And it’s not just an agronomic issue. Burning sugarcane is prohibited, incurs heavy fines, and ruins years of soil building.
While the straw rests in the field, the useful part of the sugarcane continues its journey in the transports, which carry an average of 90 to 100 tons per load to the plant.
From the Arrival of Sugarcane at the Plant to the First Sugar Test

At the plant, the sugarcane arrives already chopped. The transports are disconnected, forming a “live stock” of raw material, and each load goes through the scales. Before thinking about sugar or alcohol, the cane needs to be analyzed.
A sample goes to the laboratory, which measures the sucrose content.
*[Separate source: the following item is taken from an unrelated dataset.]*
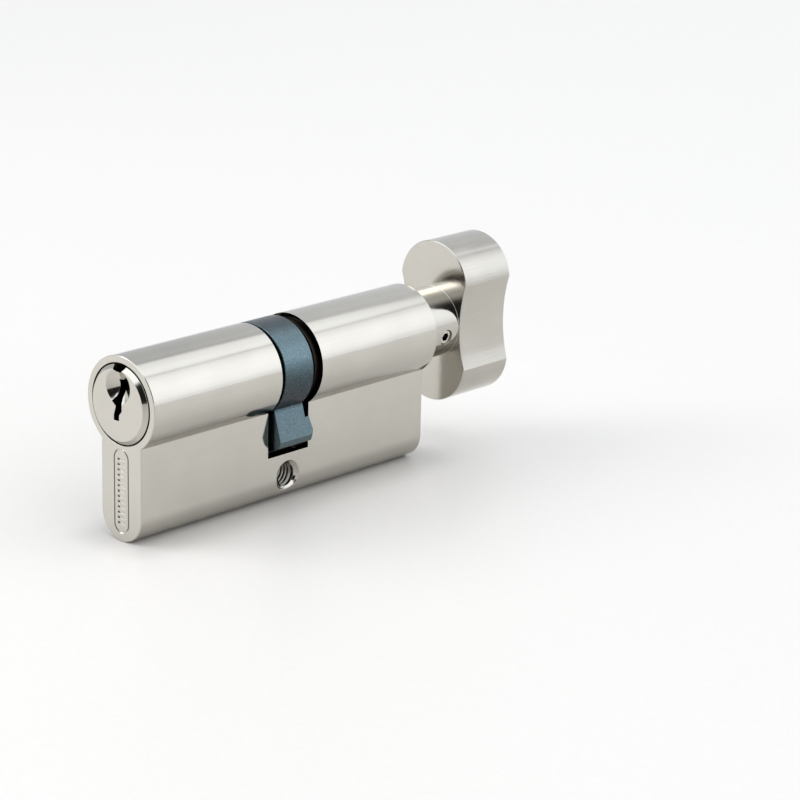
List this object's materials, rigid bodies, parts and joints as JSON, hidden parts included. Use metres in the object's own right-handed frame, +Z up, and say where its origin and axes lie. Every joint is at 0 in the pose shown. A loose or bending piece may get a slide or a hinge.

The more mature the plant, the more sucrose the sugarcane accumulates, and the greater the potential for sugar and alcohol production.
The difference is clear: cane cut in the rainy season has almost no sweet taste, while cane harvested after the dry season concentrates much more sugar in the juice.
Meanwhile, on the preparation line, the chopped cane enters a conveyor belt that removes impurities such as dirt, loose straw, and leftover fertilizer. This is the first cleaning before milling.
Milling: How Sugarcane Turns into Juice and Bagasse
From the pre-cleaned state, the sugarcane goes to the defibrillator. There, rollers at high speed “break down” the pieces, increasing the surface area for easier extraction. Then, it starts its journey through the mill units.
The defibrated cane goes through a sequence of rollers that press the material with increasing pressure. With each mill unit, the juice flows out below while the bagasse continues on, becoming drier. In the last unit, a bit of water is added to wash the bagasse and draw out the remaining sucrose still trapped in the fiber.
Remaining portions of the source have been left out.